**WHAT THIS TASK INVOLVES**. Give the listing below again in full, exactly as written.

**PROVIDED DATA**.
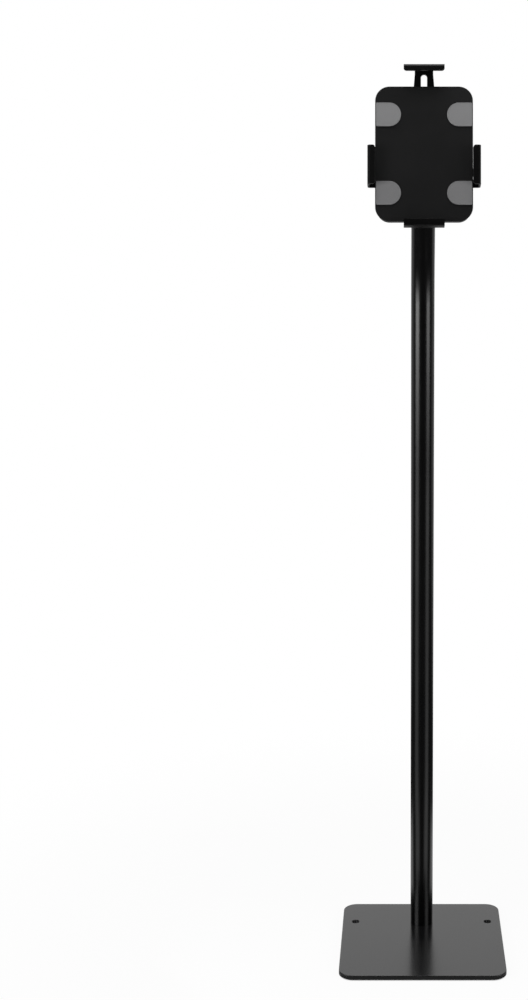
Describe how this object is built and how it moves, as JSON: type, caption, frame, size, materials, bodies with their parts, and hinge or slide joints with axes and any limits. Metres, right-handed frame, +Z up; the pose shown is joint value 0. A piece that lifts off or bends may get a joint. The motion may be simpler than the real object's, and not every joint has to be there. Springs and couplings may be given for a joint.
{
  "type": "adjustable tablet floor stand",
  "caption": "Floor stand for a tablet: square base plate, round column bent forward at the top, and a tilting, turning holder with sliding hook arms.",
  "frame": {"origin": "on the floor, under the middle of the square base", "axes": "+Z up, +X to the right of someone who faces the tablet, -Y towards that person"},
  "size_m": [0.242, 0.242, 1.2776],
  "materials": {
    "base_paint": "satin dark powder coat",
    "column_paint": "smooth black powder coat",
    "bracket_paint": "satin black powder coat",
    "plate_paint": "satin black powder coat",
    "cover_paint": "cast, with satin black powder coat",
    "arm_paint": "satin black powder coat",
    "pad_foam": "matte grey closed-cell rubber",
    "liner_rubber": "matte black rubber",
    "foot_rubber": "matte black rubber",
    "black_screw": "black oxide",
    "zinc_steel": "zinc plated",
    "nylon": "natural nylon",
    "lock_metal": "polished nickel plate"
  },
  "bodies": {
    "stand": {"base_plate": "base_paint", "base_feet": "foot_rubber", "column_tube": "column_paint", "foot_plug": "zinc_steel", "base_screws": "zinc_steel", "neck_plug": "column_paint", "tilt_yoke": "bracket_paint", "yoke_screw": "black_screw", "tilt_bolt": "black_screw", "tilt_nut": "black_screw", "tilt_washers": "black_screw", "friction_washers": "nylon"},
    "tilt_head": {"tilt_bracket": "bracket_paint", "swivel_bolt": "zinc_steel", "swivel_nut": "zinc_steel", "swivel_disc": "nylon", "spring_washer": "zinc_steel"},
    "holder": {"front_plate": "plate_paint", "pad_top_left": "pad_foam", "pad_top_right": "pad_foam", "pad_bottom_left": "pad_foam", "pad_bottom_right": "pad_foam", "rear_cover": "cover_paint", "standoffs": "zinc_steel", "cover_screws": "black_screw", "clamp_screws": "black_screw", "top_slide_nut": "zinc_steel", "bottom_slide_nut": "zinc_steel", "left_slide_nut": "zinc_steel", "right_slide_nut": "zinc_steel", "stop_pin": "zinc_steel", "lock_barrel": "lock_metal", "lock_nut": "lock_metal"},
    "top_arm": {"top_arm": "arm_paint", "top_liner": "liner_rubber"},
    "bottom_arm": {"bottom_arm": "arm_paint", "bottom_liner": "liner_rubber"},
    "left_arm": {"left_arm": "arm_paint", "left_liner": "liner_rubber"},
    "right_arm": {"right_arm": "arm_paint", "right_liner": "liner_rubber"},
    "lock": {"lock_plug": "lock_metal", "lock_cam": "zinc_steel", "cam_screw": "zinc_steel"}
  },
  "joints": [
    {"name": "holder_tilt", "type": "hinge", "parent": "stand", "child": "tilt_head", "pos_m": [0, -0.00705, 1.15003], "axis": [-1, 0, 0], "range_deg": [-12, 33]},
    {"name": "holder_rotation", "type": "hinge", "parent": "tilt_head", "child": "holder", "pos_m": [0, -0.02955, 1.15481], "axis": [0, -0.9781, 0.2079], "range_deg": [0, 90]},
    {"name": "top_arm_slide", "type": "slide", "parent": "holder", "child": "top_arm", "axis": [0, 0.2079, 0.9781], "range_m": [0, 0.07]},
    {"name": "bottom_arm_slide", "type": "slide", "parent": "holder", "child": "bottom_arm", "axis": [0, -0.2079, -0.9781], "range_m": [0, 0.028]},
    {"name": "left_arm_slide", "type": "slide", "parent": "holder", "child": "left_arm", "axis": [-1, 0, 0], "range_m": [0, 0.034]},
    {"name": "right_arm_slide", "type": "slide", "parent": "holder", "child": "right_arm", "axis": [1, 0, 0], "range_m": [0, 0.034]},
    {"name": "lock_turn", "type": "hinge", "parent": "holder", "child": "lock", "pos_m": [0.034, -0.02725, 1.1993], "axis": [0, -0.9781, 0.2079], "range_deg": [0, 90]}
  ]
}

**THE RESULT**.
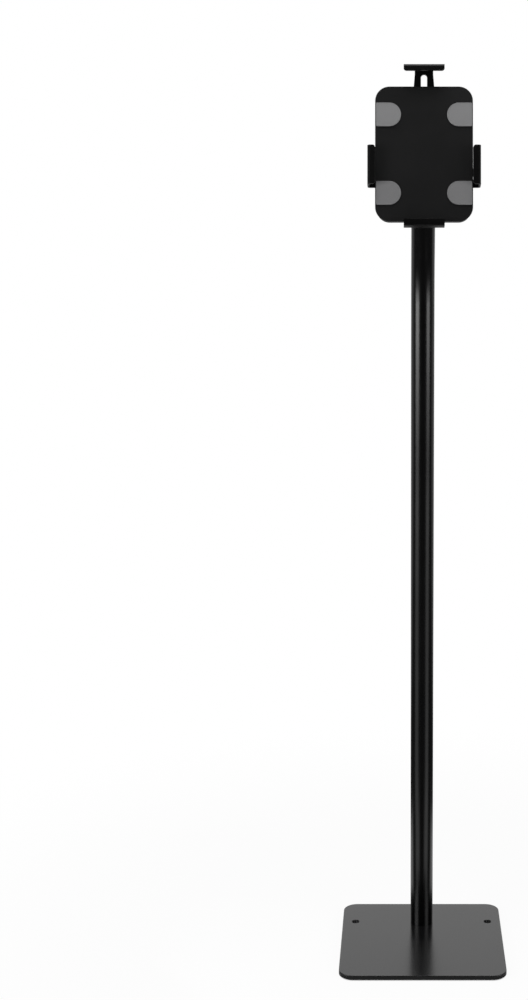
Describe how this object is built and how it moves, as JSON: type, caption, frame, size, materials, bodies with their parts, and hinge or slide joints with axes and any limits. Metres, right-handed frame, +Z up; the pose shown is joint value 0. A piece that lifts off or bends may get a joint. The motion may be simpler than the real object's, and not every joint has to be there. Springs and couplings may be given for a joint.
{
  "type": "adjustable tablet floor stand",
  "caption": "Floor stand for a tablet: square base plate, round column bent forward at the top, and a tilting, turning holder with sliding hook arms.",
  "frame": {"origin": "on the floor, under the middle of the square base", "axes": "+Z up, +X to the right of someone who faces the tablet, -Y towards that person"},
  "size_m": [0.242, 0.242, 1.2776],
  "materials": {
    "base_paint": "satin dark powder coat",
    "column_paint": "smooth black powder coat",
    "bracket_paint": "satin black powder coat",
    "plate_paint": "satin black powder coat",
    "cover_paint": "cast, with satin black powder coat",
    "arm_paint": "satin black powder coat",
    "pad_foam": "matte grey closed-cell rubber",
    "liner_rubber": "matte black rubber",
    "foot_rubber": "matte black rubber",
    "black_screw": "black oxide",
    "zinc_steel": "zinc plated",
    "nylon": "natural nylon",
    "lock_metal": "polished nickel plate"
  },
  "bodies": {
    "stand": {"base_plate": "base_paint", "base_feet": "foot_rubber", "column_tube": "column_paint", "foot_plug": "zinc_steel", "base_screws": "zinc_steel", "neck_plug": "column_paint", "tilt_yoke": "bracket_paint", "yoke_screw": "black_screw", "tilt_bolt": "black_screw", "tilt_nut": "black_screw", "tilt_washers": "black_screw", "friction_washers": "nylon"},
    "tilt_head": {"tilt_bracket": "bracket_paint", "swivel_bolt": "zinc_steel", "swivel_nut": "zinc_steel", "swivel_disc": "nylon", "spring_washer": "zinc_steel"},
    "holder": {"front_plate": "plate_paint", "pad_top_left": "pad_foam", "pad_top_right": "pad_foam", "pad_bottom_left": "pad_foam", "pad_bottom_right": "pad_foam", "rear_cover": "cover_paint", "standoffs": "zinc_steel", "cover_screws": "black_screw", "clamp_screws": "black_screw", "top_slide_nut": "zinc_steel", "bottom_slide_nut": "zinc_steel", "left_slide_nut": "zinc_steel", "right_slide_nut": "zinc_steel", "stop_pin": "zinc_steel", "lock_barrel": "lock_metal", "lock_nut": "lock_metal"},
    "top_arm": {"top_arm": "arm_paint", "top_liner": "liner_rubber"},
    "bottom_arm": {"bottom_arm": "arm_paint", "bottom_liner": "liner_rubber"},
    "left_arm": {"left_arm": "arm_paint", "left_liner": "liner_rubber"},
    "right_arm": {"right_arm": "arm_paint", "right_liner": "liner_rubber"},
    "lock": {"lock_plug": "lock_metal", "lock_cam": "zinc_steel", "cam_screw": "zinc_steel"}
  },
  "joints": [
    {"name": "holder_tilt", "type": "hinge", "parent": "stand", "child": "tilt_head", "pos_m": [0, -0.00705, 1.15003], "axis": [-1, 0, 0], "range_deg": [-12, 33]},
    {"name": "holder_rotation", "type": "hinge", "parent": "tilt_head", "child": "holder", "pos_m": [0, -0.02955, 1.15481], "axis": [0, -0.9781, 0.2079], "range_deg": [0, 90]},
    {"name": "top_arm_slide", "type": "slide", "parent": "holder", "child": "top_arm", "axis": [0, 0.2079, 0.9781], "range_m": [0, 0.07]},
    {"name": "bottom_arm_slide", "type": "slide", "parent": "holder", "child": "bottom_arm", "axis": [0, -0.2079, -0.9781], "range_m": [0, 0.028]},
    {"name": "left_arm_slide", "type": "slide", "parent": "holder", "child": "left_arm", "axis": [-1, 0, 0], "range_m": [0, 0.034]},
    {"name": "right_arm_slide", "type": "slide", "parent": "holder", "child": "right_arm", "axis": [1, 0, 0], "range_m": [0, 0.034]},
    {"name": "lock_turn", "type": "hinge", "parent": "holder", "child": "lock", "pos_m": [0.034, -0.02725, 1.1993], "axis": [0, -0.9781, 0.2079], "range_deg": [0, 90]}
  ]
}